Lunar Orbiter was to fly an almost equatorial elliptical orbit with a 35-nautical – mile perilune on the near side timed to enable the spacecraft to expose its pictures at a low Sun angle to highlight the surface relief, and let the perilune point drift to more western longitudes to follow the sunrise terminator. After 10 days the perilune point would have travelled the length of the equatorial zone in which the targets were located, documenting each under ideal illumination. Furthermore, because the zone extended 80 nautical miles to each side of the equator, it was necessary to tilt the trajectory. In fact, it was decided to adopt an inclination of 11 degrees for the first two missions, with the perilune of the first south of the equator and the perilune of the second north of the equator, and then incline the orbit of the third mission as required to fill in gaps and make follow-up studies.

Lunar Orbiter 1 was launched on 10 August 1966, and entered lunar orbit on 14 August. A motion compensator fault smeared the pictures from the narrow lens. Although the flight controllers considered raising the perilune in order to reduce the smearing and map the entire Apollo zone with a resolution of about 80 feet, it was decided to remain at low level and document the designated targets using the wide lens. On 29 August the spacecraft photographed the ninth target on its list, processed its film and transmitted the results, thereby completing its primary mission. It transmitted telemetry for a further two months to enable the degradation of its systems to be monitored, and was then de-orbited to clear the radio frequencies for its successor, which began its program on 18 November. In addition to inspecting the remaining 11 candidate targets, Lunar Orbiter 2 was able to snap a number of secondary sites which, while of no immediate interest to the Apollo planners, were of ‘scientific’ interest and possible candidates for later missions. Lunar Orbiter 2 completed its photography on 26 November. In addition to its own targets, it had taken high-resolution images of the most interesting sites photographed at medium resolution by its predecessor. Site ‘A3’ (now labelled 2P-6) was confirmed to be promising and (of the new targets) 2P-2 was deemed to be suitable. In addition to photographing the most promising targets from different angles in order to permit stereoscopic analysis of the topography, Lunar Orbiter 3 charted the routes that an Apollo spacecraft might fly to approach these sites. The US Geological Survey (USGS) produced terrain maps for the Apollo planners.

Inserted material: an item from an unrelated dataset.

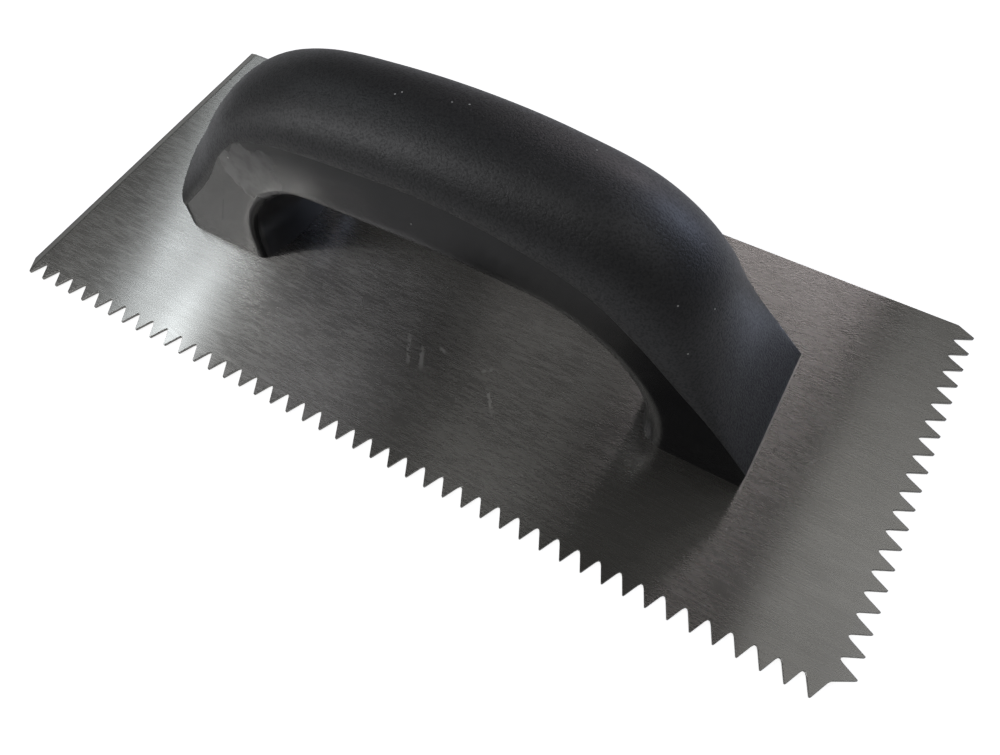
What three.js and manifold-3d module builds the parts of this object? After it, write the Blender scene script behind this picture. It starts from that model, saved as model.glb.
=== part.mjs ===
// Notched trowel: a thin steel blade with V teeth along its front edge and its right end,
// a moulded plastic handle that stands on the blade, and four screws driven from below.
// Millimetres, +Z up. The origin is the middle of the blade's underside, X runs along the
// blade, Y across it, the long toothed edge faces -Y and the short toothed edge faces +X.

import * as THREE from 'three';
import { mergeVertices } from 'three/addons/utils/BufferGeometryUtils.js';
import Module from 'manifold-3d';

const wasm = await Module();
wasm.setup();

// Blade
const BLADE_LENGTH = 229.5;
const BLADE_WIDTH = 100;
const BLADE_THICKNESS = 0.8;
const TOOTH_PITCH = 5;
const TOOTH_DEPTH = 4.2; // from the tips to the bottom of the round roots
const TOOTH_TIP_FLAT = 0.3;
const TOOTH_ROOT_WIDTH = 1.3;
const CORNER_MARGIN = 6.5; // least distance from the notched corner to a row's nearest tooth tip
const STRIP_WIDTH = 2.2; // bevelled strip along the plain left end
const STRIP_DROP = 0.35;

// Handle, as a whole
const HANDLE_LENGTH = 167.3;
const HANDLE_WIDTH = 36;
const HANDLE_SHIFT_X = -3.85; // middle of the handle from the middle of the blade
const HANDLE_SHIFT_Y = 2.25;
const SIDE_DRAFT_SHARE = 0.07; // how far each side leans in, for each unit of height

// Handle, top: the line between the smooth sides and the domed top, and the dome above it
const SHOULDER_HEIGHT = 49.1;
const DOME_RISE = 14.5;
const LEFT_WALL_HEIGHT = 2;
const RIGHT_WALL_HEIGHT = 5.5;
const LEFT_CORNER_RADIUS = 8.5; // corners of the left foot, seen from above
// Each row holds shares of the handle's length, the shoulder's height and the dome's rise.
const TOP_SHARES = [
  [0.018, 0.1, 0.31],
  [0.075, 0.295, 0.58],
  [0.13, 0.497, 0.63],
  [0.176, 0.712, 0.57],
  [0.224, 0.862, 0.56],
  [0.3, 0.94, 0.69],
  [0.4, 0.979, 0.75],
  [0.52, 1, 0.75],
  [0.64, 0.957, 0.85],
  [0.75, 0.848, 1],
  [0.82, 0.688, 0.94],
  [0.88, 0.511, 0.58],
  [0.94, 0.33, 0.16],
];

// Handle, finger opening
const OPENING_LENGTH = 103.7;
const OPENING_HEIGHT = 30;
const OPENING_SHIFT = 3.2; // middle of the opening from the middle of the handle
const LEFT_ARCH_REACH = 22; // the two upper corners of the opening are quarter ellipses
const LEFT_ARCH_RISE = 23;
const RIGHT_ARCH_REACH = 30.5;
const RIGHT_ARCH_RISE = 27.3;
const LEFT_LEG_EDGE_RADIUS = 3;
const RIGHT_LEG_EDGE_RADIUS = 7;
const GRIP_EDGE_RADIUS = 5.5;
const LEG_CROWN = 2.5; // how far the inner faces swell between their rounded edges
const GRIP_CROWN = 1.2;

// Feet, cored from below
const FOOT_WALL = 4;
const FOOT_ROOF = 5; // upright thickness kept above a core
const FOOT_RIB = 3;
const CORE_DEPTH = 20;
const BOSS_RADIUS = 5.5;

// Screws
const SCREW_SPACING = 19; // across the blade, between the two screws of a foot
const SCREW_LENGTH = 12;
const SCREW_HEAD_RADIUS = 3.75;
const SCREW_CREST_RADIUS = 1.9;
const SCREW_CORE_RADIUS = 1.4;
const SCREW_HEAD_HEIGHT = 1.9;
const SCREW_HEAD_RECESS = 0.1; // the heads lie this far inside the underside
const THREAD_PITCH = 1.5;
const THREAD_POINT = 1.5;
const DRIVE_SPAN = 4;
const DRIVE_WIDTH = 0.9;
const DRIVE_DEPTH = 1.2;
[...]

With the primary objective of the project achieved by the first three spacecraft, NASA released the remaining spacecraft to the scientists, who opted to fly them in near-polar orbits at higher altitudes in order to conduct more general mapping, particularly of the far side of the Moon which permanently faces away from Earth. Even after they had finished imaging, this series of spacecraft provided insight into the lunar interior. Although Lunar Orbiter 1 was de-orbited prior to the arrival of its successor, it was noted that its orbit was being perturbed, indicating that the Moon’s gravitational field was uneven. To study this phenomenon, the subsequent spacecraft were not de-orbited until their attitude-control propellant was almost exhausted, and by virtue of flying vehicles in both equatorial and polar orbits it was possible to chart the field in sufficient detail to infer that the dark plains in the circular basins were the loci of the most intense gravity. The discovery of these ‘mascons’ (i. e. the excess of mass concentrated in these basins) was fortunate, as otherwise their perturbations of the Apollo mission would have come as a surprise.